In Stepp v. State, 202 Miss. 725, 32 So. 2d 447, this Court said: “A constitution is intended to endure for a long time, and is interpreted in the light of developments which have appeared at the time of the interpretation.” Chief Justice John Marshall, in McCulloch v. State of Maryland, 4 L. Ed. 579, made the observation that a constitution is “intended to endure for ages to come, and, consequently, to be adapted to the various crisis of human affairs.”
Again it is said in 11 Am. Jur., Constitutional Law, Sec. 62, “Constitutions are to be construed in the light of their purpose and should be given a practical interpretation so that the mainly manifest purpose of those who created them may be carried out. ’ ’
The trial judge, after noting the fact that no passenger service was needed at Sumner, made this pertinent observation: “It is apparent to all that the original purpose of the constitutional section was to provide methods of getting to court, which in the early days of the life of the state was a matter of great concern.
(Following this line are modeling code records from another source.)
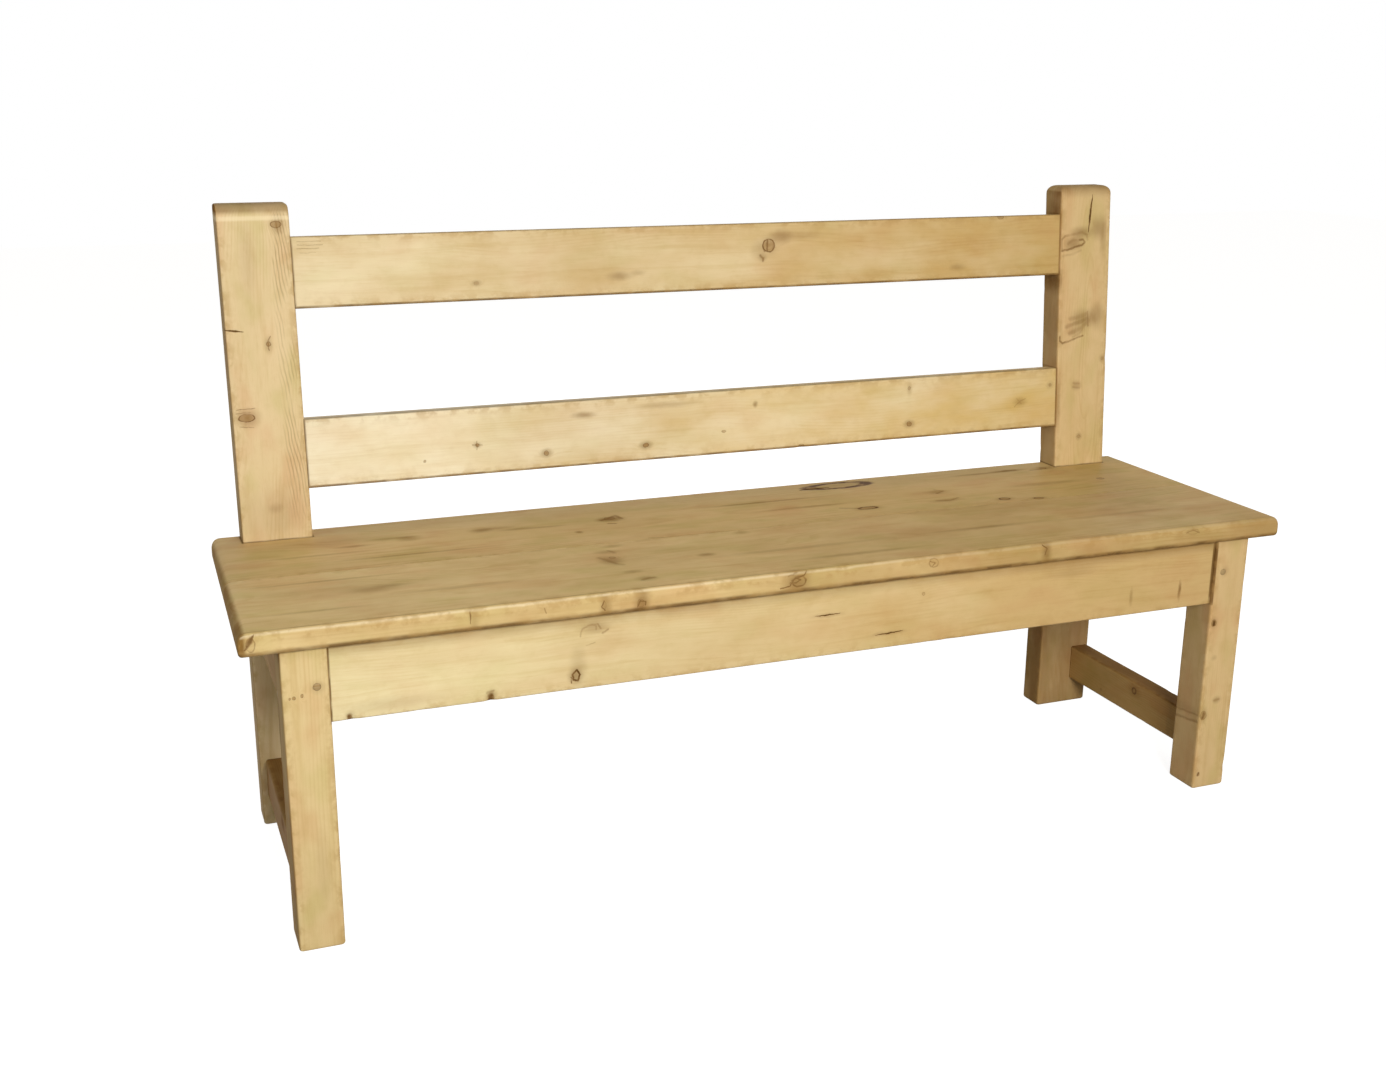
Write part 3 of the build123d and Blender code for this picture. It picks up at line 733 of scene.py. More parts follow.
short_pine = pine(
    "short rail pine", FRONT_TO_BACK, 5.0, (0.62, 0.42, 0.18), (0.52, 0.33, 0.12), (0, 150, 640), 3.4, 0.03,
    8, 0.55, (0.6, 0.7), wax_and_shade=short_wax_and_shade(leg_height))
# Darker colours than the other pieces: painted shade, for the shadow they stand in under the seat.
stretcher_pine = pine(
    "stretcher pine", FRONT_TO_BACK, 6.0, (0.49, 0.31, 0.115), (0.41, 0.25, 0.083), (0, 20, 760), 3.2, 0.03,
    8, 0.45, (0.7, 0.9), wax_and_shade=short_wax_and_shade(stretcher_top),
    knots=((-32, 92, 9, 8, 0.85, 0.4), (60, 60, 4, 3, 0.6)),
    stains=((-32, 92, 22, 14, 0.5),))


def running_back(y, z, x):
    """A piece that runs from front to back."""
    return Vector((x, y, z))


for hand, side in (("left", -1), ("right", 1)):
    middle = side * side_apron_middle
    tenon = ((*apron_tenon, middle - half_tenon, middle + half_tenon), tenon_length)
    side_apron = timber(
        f"side_apron_{hand}_timber", running_back,
        (apron_low, leg_height, middle - half_apron, middle + half_apron), (leg_rear, post_front),
        (2.5, 2.5, 2.5, 2.5), 9 + side, fill=(3, 1), low_tenon=tenon, high_tenon=tenon)
    holes = bmesh.new()
    for y in side_pegs:
        side_apron_peg(holes, side, y)
    cut(side_apron, holes)
    finish_piece(side_apron, short_pine, node=f"side_apron_{hand}")

    # The left one is planed thinner on its outside than the right one.
    low, high = (-729, -702.5) if side < 0 else (702.5, 736.5)
    middle = side * stretcher_middle
    tenon = ((59, 96, middle - half_tenon, middle + half_tenon), tenon_length)
    stretcher = timber(
        f"stretcher_{hand}_timber", running_back, (47, stretcher_top, low, high), (leg_rear, post_front),
        (2.8, 3.6, 3.6, 2.8), 13 + side, fill=(2, 1), low_tenon=tenon, high_tenon=tenon,
        nicks=((40, 1, 2, 8), (-90, 2, 2, 12)))
    holes = bmesh.new()
    for y in side_pegs:
        stretcher_peg(holes, side, y)
    cut(stretcher, holes)
    finish_piece(stretcher, stretcher_pine, node=f"stretcher_{hand}")

# ---------------------------------------------------------------- long aprons
# Two long pine boards on edge under the seat, the front one between the legs and the rear one between the
# posts. Each has a tenon at both ends, and its inside is notched for the two cross bearers.
apron_high = 420
bearer_spots = (-260, 260)
housing_half, housing_depth, housing_low = 30.15, 10.15, 391.85


def apron_wax_and_shade(half):
    """Dark wax at both ends of a long apron, half its length from the middle, a painted shadow under the seat
    along its top, and painted shade along its lower arris."""
    def masks(board):
        along, height, _ = parts(board)
        ends = larger(rise(maths("ABSOLUTE", along), half - 2.6, half - 0.8),
                      rise(along, half - 4.5, half - 2.0))
        # A painted shadow line under the seat along the top, and painted shade along the lower arris.
        top = rise(height, apron_high - 7.0, apron_high - 3.0) * 0.85
        arris = rise(height, apron_low + 2.2, apron_low + 0.6) * 0.5
        grime_and_shade = mottled(board, larger(larger(ends, arris), top))
        # And a painted shadow fading down from under the seat.
        return grime_and_shade, rise(height, apron_high - 24, apron_high - 2) * 0.5, 0.0
    return masks


def running_along(x, y, z):
    """A piece that runs from left to right."""
    return Vector((x, y, z))


apron_pine = pine(
    "front apron pine", LENGTHWISE, 7.0, (0.77, 0.64, 0.36), (0.575, 0.39, 0.166), (0, 300, 150), 4.4, 0.02,
    16, 0.22, (-0.1, 1.5), wax_and_shade=apron_wax_and_shade(leg_inner), cloud=0.5,
    knots=((-654, 317, 3.5, 5, 1.0, 0.0, 227, 12), (-471, 318, 4, 6, 1.0, 0.0, 227, 12),
           (167, 390, 2.5, 2.5, 0.6)),
    splits=(((-5, 376, 0), (40, 1, 0), 1.5, 1.0), ((92, 336, 0), (44, 2, 0), 1.6, 1.0)),
    strokes=((((-655, 312, 227), (-655, 321, 227)), 5.0, 0.85, (1, 1, 0.5)),
             (((-472, 312, 227), (-472, 323, 227)), 6.0, 0.9, (1, 1, 0.6)),
             (((-476, 327), (-468, 329)), 2.6, 0.35),
             (((-354, 343), (-350, 336), (-352, 328), (-358, 329), (-360, 337), (-354, 343)), 2.4, 0.95),
             (((-357, 328), (-362, 333)), 1.4, 0.8), (((-361, 325), (-362, 330)), 1.4, 0.7),
             (((-348, 390), (-346, 399), (-338, 403), (-327, 403), (-326, 397)), 2.0, 0.25),
             (((-324, 404), (-320, 398)), 2.2, 0.35), (((-317, 391), (-310, 395)), 2.2, 0.35),
             (((-340, 376), (-328, 378)), 1.2, 0.25)),
    stains=((-328, 399, 24, 9, 0.35), (-352, 345, 14, 34, 0.3), (-357, 334, 12, 12, 0.4),
            (529, 344, 4, 17, 0.45), (618, 344, 3.5, 18, 0.75), (-471, 322, 9, 10, 0.5),
            (-654, 320, 8, 9, 0.4), (112, 337, 34, 4, 0.3), (14, 376, 30, 4, 0.3), (-600, 330, 70, 12, 0.25),
            (420, 396, 60, 10, 0.2), (-250, 367, 230, 80, 0.07)))
rear_apron_pine = pine(
    "rear apron pine", LENGTHWISE, 8.0, (0.66, 0.47, 0.22), (0.57, 0.38, 0.15), (0, 410, -120), 4.2, 0.02,
    14, 0.4, (0.4, 0.8), wax_and_shade=apron_wax_and_shade(post_inner),
    knots=((-205, 352, 10, 9, 0.8), (388, 380, 8, 7, 0.7)))

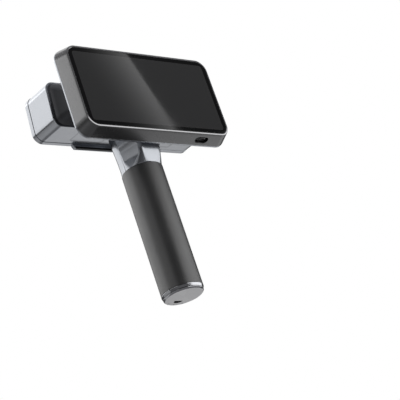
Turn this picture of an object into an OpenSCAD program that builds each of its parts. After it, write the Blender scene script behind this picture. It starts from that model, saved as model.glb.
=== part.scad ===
// Handheld 3-D scanner with its own screen: a wide optical head on a round pistol grip,
// a touch display behind the head, and a battery inside the grip.
// Units are millimetres. The grip stands on +Z, its foot is at Z = 0, the head looks along +Y
// and the user looks along +Y at the screen, which faces -Y.

/* [Grip] */
// outer radius of the soft grip sleeve
grip_r = 19.2; // [17:0.1:22]
// height of the foot under the sleeve
foot_h = 4.7; // [3:0.1:8]
// length of the grip sleeve
grip_len = 120.4; // [100:0.1:140]
// wall of the soft sleeve
sleeve_t = 1.6; // [1:0.1:3]
// outer radius of the battery pack
battery_r = 14.6; // [10:0.1:15]
// length of the battery pack
battery_len = 84; // [60:1:90]

/* [Head] */
// width of the black front window
window_w = 175; // [150:0.5:200]
// height of the black front window
window_h = 42.5; // [35:0.5:55]
// thickness of the front window
window_t = 1.6; // [1:0.1:3]
// corner radius of the front window
window_r = 8; // [4:0.5:14]
// metal rim seen round the window
bezel_rim = 1.3; // [0.8:0.1:3]
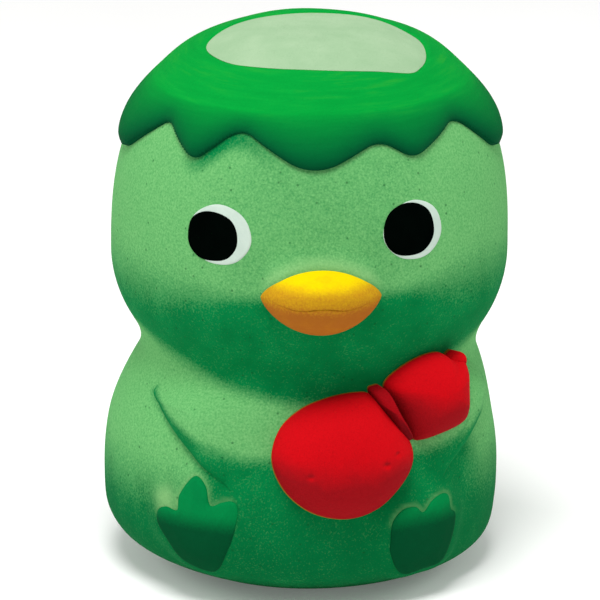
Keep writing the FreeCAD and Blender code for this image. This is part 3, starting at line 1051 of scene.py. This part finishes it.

The entire entourage of the court had to get from county site to county site, and there was no other method of doing so. Certainly some elasticity in interpretation should be allowed to meet the changing conditions in the economic world of today as well as changes in the transportation requirements which palpably made the provision applicable.” With a fulltime ag'ent the station would be operated at a financial loss. It is apparent that a large part of the time of such an agent would be consumed in twiddling his thumbs.
In Albritton v. Winona, 181 Miss. 75, 178 So. 799, it is said: “G-rowth is the life of the law, and when it ceases to grow and to keep pace with social and eco*359nomic needs it becomes a hindrance instead of an aid to the public welfare.”
We judicially know there are ninety one county sites in Mississippi. It is common knowledge that some of them don’t have over two or three dozen people residing therein, yet, if a railroad runs through such community, it must maintain a fulltime agent therein regardless of need or cost. I don’t think Sec. 187 of the constitution means that.
Holmes and Gillespie, JJ., join in this dissent.